Knapp knows as well as anyone the dangers of being in that box, because of a leak he investigated in 2012.
A contractor hit a gas main; the firefighters had evacuated much of the neighborhood, but as they did, gas from the break was migrating through the soil, where it was being held under a layer of frozen ground − until it got under a house and found an ignition source, maybe a gas-powered water heater.
"We were at the last building and then the house exploded, and I remember feeling the over pressure from the blast," he said. "And it was like I was being hugged instead of being tackled. I was being lifted up, I remember seeing my feet off the ground. And then next thing I remember is, I'm at the curb, you know, bleeding, burned and trying to figure out if I'm alive or not.
They were just 10 feet from the house when it exploded, and were tossed about 30 feet from where they had been standing. Somehow, both survived. Knapp's injuries included broken bones in his face, burns and bruises.
"I got off easy," he said. "My captain was hurt worse than I was. He was out of work 13 months and had severe injuries."
Better technology may help firefighters keep themselves and civilians safe. Knapp has been urging the adoption of a laser-based device that can detect gas from a distance, or even through the window of a building.

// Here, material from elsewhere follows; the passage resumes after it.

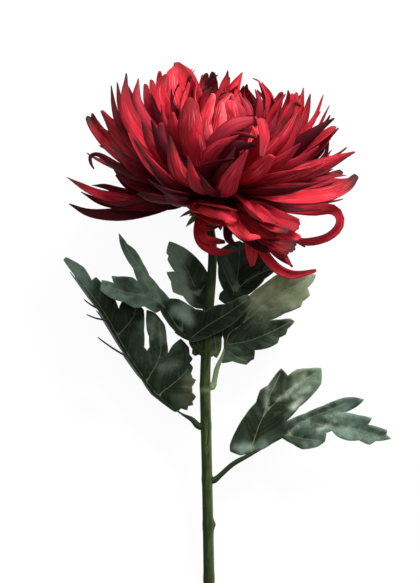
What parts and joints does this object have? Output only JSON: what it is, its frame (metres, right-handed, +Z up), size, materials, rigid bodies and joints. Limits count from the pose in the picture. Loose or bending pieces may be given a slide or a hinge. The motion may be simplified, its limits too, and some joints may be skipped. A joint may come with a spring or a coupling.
{
  "type": "spider chrysanthemum cut flower",
  "caption": "Single cut spider chrysanthemum with a full head of curling petals, a green cup of bracts, a bare stem and lobed leaves, lying on its side",
  "frame": {"origin": "middle of the box's base, on the surface that the flower lies on", "axes": "the stem lies along Y with the bloom at +Y, X is to the right as seen from above with the bloom up, Z is up from the surface"},
  "size_m": [0.173, 0.3011, 0.1266],
  "materials": {
    "petals": "soft matte petal, crimson with darker tips",
    "bracts": "matte green bract",
    "stem": "smooth green stem",
    "leaves": "semi-matte dark green leaf"
  },
  "bodies": {
    "root": {"bloom": "petals", "calyx": "bracts", "stem": "stem", "leaf_lower_right": "leaves", "leaf_lower_left": "leaves", "leaf_upper_left": "leaves", "leaf_back_left": "leaves", "leaf_right": "leaves", "leaf_back_right": "leaves"}
  },
  "joints": []
}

But, he said that the job will always be dangerous, even with better equipment and even when you follow every procedure protocols.
"As firefighters, we like to think we take manageable risks," he said. "We don't trade firefighters lives for civilian lives. But we take manageable risks. And we do that with, you know, structure fires and high-angle rescue and everything else we do. So we try to manage that risk appropriately."
Manageable risks, though, are still risks. And firefighters take them every time they arrive at a reported gas leak.